- **ENTRIES**:
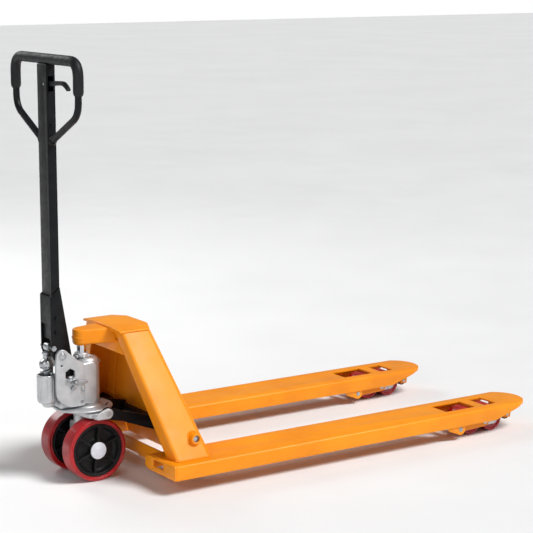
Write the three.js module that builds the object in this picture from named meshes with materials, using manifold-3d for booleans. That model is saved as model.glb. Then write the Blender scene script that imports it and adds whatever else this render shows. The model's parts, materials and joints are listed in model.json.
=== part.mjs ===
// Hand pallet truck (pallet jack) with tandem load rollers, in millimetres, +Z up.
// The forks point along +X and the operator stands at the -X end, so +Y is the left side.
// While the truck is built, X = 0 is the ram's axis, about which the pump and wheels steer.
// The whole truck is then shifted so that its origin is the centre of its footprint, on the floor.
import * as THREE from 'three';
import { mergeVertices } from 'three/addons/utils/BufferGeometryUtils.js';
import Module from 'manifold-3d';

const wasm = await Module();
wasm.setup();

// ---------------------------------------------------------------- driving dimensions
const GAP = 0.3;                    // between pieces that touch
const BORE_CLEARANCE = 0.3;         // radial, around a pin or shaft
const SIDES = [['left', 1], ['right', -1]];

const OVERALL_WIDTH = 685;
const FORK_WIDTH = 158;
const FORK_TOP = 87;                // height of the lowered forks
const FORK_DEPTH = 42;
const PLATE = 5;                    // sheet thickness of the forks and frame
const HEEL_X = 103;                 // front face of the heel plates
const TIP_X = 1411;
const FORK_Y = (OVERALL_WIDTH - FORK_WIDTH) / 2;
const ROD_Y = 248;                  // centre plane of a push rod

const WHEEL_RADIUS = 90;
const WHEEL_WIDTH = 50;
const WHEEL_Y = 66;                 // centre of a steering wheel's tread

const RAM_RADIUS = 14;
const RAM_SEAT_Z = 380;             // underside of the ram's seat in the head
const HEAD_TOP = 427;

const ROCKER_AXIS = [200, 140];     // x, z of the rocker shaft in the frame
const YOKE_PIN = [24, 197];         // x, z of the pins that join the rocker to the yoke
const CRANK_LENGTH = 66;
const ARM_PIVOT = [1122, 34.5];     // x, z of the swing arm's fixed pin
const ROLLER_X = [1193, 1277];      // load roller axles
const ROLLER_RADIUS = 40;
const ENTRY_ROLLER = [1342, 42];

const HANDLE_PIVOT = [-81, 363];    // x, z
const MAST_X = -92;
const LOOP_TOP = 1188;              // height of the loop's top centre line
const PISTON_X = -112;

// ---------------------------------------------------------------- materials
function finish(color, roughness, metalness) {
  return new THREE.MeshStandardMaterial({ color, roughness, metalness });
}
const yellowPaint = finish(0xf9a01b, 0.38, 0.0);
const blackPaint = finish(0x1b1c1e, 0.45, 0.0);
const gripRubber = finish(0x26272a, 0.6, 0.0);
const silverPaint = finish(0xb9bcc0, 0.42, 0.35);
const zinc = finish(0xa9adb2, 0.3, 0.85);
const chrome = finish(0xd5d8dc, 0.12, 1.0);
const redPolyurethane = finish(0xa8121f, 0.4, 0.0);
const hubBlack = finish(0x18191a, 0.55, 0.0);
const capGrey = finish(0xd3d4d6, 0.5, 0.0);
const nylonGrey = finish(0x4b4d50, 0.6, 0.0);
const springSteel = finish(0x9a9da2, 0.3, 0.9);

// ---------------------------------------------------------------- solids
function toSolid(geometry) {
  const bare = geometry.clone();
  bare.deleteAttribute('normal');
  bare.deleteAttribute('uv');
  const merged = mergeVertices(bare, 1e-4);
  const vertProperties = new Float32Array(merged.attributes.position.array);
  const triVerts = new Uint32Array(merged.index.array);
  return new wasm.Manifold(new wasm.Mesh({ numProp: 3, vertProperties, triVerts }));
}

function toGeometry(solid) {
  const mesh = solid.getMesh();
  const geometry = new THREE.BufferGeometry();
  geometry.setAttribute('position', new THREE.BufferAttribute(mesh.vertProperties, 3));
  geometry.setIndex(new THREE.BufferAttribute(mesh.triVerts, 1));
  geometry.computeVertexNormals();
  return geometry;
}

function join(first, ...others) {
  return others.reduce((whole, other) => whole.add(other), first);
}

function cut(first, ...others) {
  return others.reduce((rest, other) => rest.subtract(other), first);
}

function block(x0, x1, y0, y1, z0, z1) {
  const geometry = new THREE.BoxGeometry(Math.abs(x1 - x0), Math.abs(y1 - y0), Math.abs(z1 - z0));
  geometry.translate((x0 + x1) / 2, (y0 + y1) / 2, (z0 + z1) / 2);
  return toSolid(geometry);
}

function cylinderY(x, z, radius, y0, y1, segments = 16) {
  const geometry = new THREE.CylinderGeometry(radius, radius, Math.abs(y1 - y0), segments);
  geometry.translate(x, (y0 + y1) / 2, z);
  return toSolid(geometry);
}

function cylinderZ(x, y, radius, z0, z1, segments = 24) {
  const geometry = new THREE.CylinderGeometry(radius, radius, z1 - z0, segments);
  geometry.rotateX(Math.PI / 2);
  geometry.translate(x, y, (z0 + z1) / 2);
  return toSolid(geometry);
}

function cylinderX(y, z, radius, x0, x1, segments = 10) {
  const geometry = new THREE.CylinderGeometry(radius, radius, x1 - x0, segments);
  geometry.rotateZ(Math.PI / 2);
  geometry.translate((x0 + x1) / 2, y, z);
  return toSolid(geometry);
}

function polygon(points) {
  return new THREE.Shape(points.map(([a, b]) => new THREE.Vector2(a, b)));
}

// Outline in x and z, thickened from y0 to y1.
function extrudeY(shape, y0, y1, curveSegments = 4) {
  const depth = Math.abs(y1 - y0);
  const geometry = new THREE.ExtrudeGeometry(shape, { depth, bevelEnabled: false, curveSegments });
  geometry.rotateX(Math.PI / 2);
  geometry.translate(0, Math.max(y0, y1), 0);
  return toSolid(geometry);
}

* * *

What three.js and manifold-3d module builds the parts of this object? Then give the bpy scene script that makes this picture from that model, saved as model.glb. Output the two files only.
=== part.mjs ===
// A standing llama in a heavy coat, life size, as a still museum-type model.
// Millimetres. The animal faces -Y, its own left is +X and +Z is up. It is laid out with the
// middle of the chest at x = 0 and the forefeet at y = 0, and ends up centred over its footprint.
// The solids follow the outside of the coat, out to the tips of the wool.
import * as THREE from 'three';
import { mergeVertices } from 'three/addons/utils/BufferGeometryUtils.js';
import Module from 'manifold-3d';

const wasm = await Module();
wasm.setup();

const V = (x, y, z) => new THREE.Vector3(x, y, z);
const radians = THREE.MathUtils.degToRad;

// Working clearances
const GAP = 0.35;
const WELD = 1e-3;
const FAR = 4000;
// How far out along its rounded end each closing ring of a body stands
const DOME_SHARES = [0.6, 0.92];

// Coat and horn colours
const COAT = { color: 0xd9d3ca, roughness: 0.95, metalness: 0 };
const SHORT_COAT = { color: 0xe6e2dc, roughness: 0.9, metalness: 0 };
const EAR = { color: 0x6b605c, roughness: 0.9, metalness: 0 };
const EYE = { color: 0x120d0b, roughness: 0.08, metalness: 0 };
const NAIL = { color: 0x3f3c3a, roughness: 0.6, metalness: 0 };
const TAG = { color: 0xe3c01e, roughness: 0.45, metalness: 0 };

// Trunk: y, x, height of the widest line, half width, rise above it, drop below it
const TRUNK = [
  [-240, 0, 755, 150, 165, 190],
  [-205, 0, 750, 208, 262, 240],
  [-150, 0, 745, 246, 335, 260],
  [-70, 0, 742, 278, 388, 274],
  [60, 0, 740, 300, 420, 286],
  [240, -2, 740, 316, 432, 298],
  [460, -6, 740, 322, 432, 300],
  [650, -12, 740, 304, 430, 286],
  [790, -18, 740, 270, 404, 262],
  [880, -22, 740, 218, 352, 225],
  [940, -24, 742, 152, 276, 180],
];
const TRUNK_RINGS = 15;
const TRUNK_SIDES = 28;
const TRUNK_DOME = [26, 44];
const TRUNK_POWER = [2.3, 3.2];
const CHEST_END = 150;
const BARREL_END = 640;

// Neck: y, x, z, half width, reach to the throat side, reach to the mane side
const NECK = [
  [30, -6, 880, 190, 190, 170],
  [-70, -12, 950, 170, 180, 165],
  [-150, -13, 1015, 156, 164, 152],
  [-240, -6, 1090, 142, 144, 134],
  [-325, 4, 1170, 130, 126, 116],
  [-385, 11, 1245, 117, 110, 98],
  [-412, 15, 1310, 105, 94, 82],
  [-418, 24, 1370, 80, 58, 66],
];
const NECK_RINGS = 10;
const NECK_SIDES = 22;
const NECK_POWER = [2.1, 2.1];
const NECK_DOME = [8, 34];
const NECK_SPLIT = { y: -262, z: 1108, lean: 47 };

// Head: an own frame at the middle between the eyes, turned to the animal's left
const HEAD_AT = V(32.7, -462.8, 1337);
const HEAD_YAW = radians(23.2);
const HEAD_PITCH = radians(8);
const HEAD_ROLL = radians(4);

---

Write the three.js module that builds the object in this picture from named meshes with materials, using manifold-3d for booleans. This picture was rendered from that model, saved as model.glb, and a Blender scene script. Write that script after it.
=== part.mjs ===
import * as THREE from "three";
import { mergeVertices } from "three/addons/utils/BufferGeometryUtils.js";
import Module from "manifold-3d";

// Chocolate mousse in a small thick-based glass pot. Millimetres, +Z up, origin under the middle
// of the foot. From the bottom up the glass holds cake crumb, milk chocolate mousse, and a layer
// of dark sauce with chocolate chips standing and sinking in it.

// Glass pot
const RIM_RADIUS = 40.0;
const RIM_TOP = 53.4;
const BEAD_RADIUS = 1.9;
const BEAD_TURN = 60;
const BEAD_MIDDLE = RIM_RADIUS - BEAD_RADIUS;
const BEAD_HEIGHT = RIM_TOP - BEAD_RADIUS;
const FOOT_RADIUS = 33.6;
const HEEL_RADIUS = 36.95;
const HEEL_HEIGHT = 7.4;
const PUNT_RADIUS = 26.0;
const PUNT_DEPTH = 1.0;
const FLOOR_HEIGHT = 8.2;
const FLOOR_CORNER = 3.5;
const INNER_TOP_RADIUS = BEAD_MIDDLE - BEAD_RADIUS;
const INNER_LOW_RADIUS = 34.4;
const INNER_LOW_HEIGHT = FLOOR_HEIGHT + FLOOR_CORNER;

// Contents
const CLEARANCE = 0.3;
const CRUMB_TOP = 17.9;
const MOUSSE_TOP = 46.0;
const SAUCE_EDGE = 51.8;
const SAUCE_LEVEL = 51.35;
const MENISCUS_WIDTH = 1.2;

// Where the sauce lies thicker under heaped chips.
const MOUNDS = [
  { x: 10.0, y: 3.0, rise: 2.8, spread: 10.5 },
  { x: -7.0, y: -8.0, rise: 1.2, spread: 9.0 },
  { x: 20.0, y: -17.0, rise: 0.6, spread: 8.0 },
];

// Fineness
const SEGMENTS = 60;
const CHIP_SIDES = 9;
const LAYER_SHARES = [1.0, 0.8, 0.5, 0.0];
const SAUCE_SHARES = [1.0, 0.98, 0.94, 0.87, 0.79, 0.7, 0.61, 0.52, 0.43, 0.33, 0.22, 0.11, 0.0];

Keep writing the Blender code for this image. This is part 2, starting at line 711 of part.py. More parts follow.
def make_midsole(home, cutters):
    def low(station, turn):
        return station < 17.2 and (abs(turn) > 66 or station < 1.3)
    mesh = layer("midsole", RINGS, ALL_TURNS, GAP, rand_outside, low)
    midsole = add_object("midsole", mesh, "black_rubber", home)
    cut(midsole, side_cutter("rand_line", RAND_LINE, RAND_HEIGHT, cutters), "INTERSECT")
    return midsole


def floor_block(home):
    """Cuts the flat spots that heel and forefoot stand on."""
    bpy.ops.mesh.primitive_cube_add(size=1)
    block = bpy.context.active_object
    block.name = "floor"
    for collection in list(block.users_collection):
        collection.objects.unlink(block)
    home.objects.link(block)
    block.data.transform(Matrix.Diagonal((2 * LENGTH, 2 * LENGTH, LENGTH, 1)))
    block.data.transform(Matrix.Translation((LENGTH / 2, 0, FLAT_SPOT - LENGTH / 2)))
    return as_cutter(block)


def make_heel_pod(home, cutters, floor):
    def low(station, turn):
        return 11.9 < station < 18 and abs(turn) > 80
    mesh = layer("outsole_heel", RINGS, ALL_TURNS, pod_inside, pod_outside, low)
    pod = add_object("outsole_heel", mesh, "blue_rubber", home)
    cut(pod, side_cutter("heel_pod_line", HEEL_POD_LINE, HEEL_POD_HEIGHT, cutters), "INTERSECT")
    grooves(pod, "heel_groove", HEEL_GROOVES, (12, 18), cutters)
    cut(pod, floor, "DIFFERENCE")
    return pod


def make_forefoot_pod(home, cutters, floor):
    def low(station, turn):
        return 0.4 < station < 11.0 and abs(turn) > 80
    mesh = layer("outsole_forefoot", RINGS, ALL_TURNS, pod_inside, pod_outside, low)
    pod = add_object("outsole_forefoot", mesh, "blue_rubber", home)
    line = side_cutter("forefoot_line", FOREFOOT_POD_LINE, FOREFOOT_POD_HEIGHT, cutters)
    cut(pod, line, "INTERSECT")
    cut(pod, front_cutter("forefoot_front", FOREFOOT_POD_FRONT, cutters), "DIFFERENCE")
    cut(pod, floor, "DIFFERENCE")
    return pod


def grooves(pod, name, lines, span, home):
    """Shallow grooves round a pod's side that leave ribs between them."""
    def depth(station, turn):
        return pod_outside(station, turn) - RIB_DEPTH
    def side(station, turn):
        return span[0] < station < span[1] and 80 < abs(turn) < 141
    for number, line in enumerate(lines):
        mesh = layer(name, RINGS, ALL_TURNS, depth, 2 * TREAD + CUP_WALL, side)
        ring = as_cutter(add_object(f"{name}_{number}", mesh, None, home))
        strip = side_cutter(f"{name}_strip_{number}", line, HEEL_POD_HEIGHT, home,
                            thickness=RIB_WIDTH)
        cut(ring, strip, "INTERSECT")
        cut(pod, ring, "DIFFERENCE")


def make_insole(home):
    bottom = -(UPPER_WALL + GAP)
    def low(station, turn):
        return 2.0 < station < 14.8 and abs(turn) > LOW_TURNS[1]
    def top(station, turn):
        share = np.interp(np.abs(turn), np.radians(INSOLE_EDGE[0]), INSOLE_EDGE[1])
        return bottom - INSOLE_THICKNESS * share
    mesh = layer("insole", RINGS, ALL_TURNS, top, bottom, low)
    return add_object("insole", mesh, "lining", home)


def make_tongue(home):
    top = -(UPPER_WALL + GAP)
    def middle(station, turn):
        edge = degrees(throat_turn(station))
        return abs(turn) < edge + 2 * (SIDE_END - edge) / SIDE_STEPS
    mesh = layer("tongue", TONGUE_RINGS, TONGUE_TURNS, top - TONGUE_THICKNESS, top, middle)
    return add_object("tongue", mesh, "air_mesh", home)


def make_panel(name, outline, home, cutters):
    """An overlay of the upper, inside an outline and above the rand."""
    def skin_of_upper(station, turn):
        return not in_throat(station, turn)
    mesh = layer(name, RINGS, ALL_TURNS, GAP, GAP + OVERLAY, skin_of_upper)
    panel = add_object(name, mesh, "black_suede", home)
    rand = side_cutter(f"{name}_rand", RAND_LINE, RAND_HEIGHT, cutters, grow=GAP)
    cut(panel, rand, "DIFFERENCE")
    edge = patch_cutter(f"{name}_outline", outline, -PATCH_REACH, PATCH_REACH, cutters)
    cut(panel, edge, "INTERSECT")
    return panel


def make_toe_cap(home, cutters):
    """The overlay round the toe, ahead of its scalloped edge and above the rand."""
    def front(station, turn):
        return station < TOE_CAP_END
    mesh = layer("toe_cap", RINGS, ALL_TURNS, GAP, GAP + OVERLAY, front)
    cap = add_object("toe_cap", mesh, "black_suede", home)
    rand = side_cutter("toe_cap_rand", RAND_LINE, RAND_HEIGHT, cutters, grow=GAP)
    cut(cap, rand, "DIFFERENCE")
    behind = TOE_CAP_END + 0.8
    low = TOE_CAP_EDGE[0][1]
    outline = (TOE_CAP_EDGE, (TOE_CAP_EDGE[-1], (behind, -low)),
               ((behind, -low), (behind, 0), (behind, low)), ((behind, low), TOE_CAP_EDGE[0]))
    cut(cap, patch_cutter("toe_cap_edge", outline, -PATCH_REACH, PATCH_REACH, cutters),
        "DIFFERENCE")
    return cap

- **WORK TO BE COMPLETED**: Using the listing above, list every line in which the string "booleans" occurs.

- **TASK RESPONSE**:
Write the three.js module that builds the object in this picture from named meshes with materials, using manifold-3d for booleans. That model is saved as model.glb. Then write the Blender scene script that imports it and adds whatever else this render shows. The model's parts, materials and joints are listed in model.json.
Write the three.js module that builds the object in this picture from named meshes with materials, using manifold-3d for booleans. This picture was rendered from that model, saved as model.glb, and a Blender scene script. Write that script after it.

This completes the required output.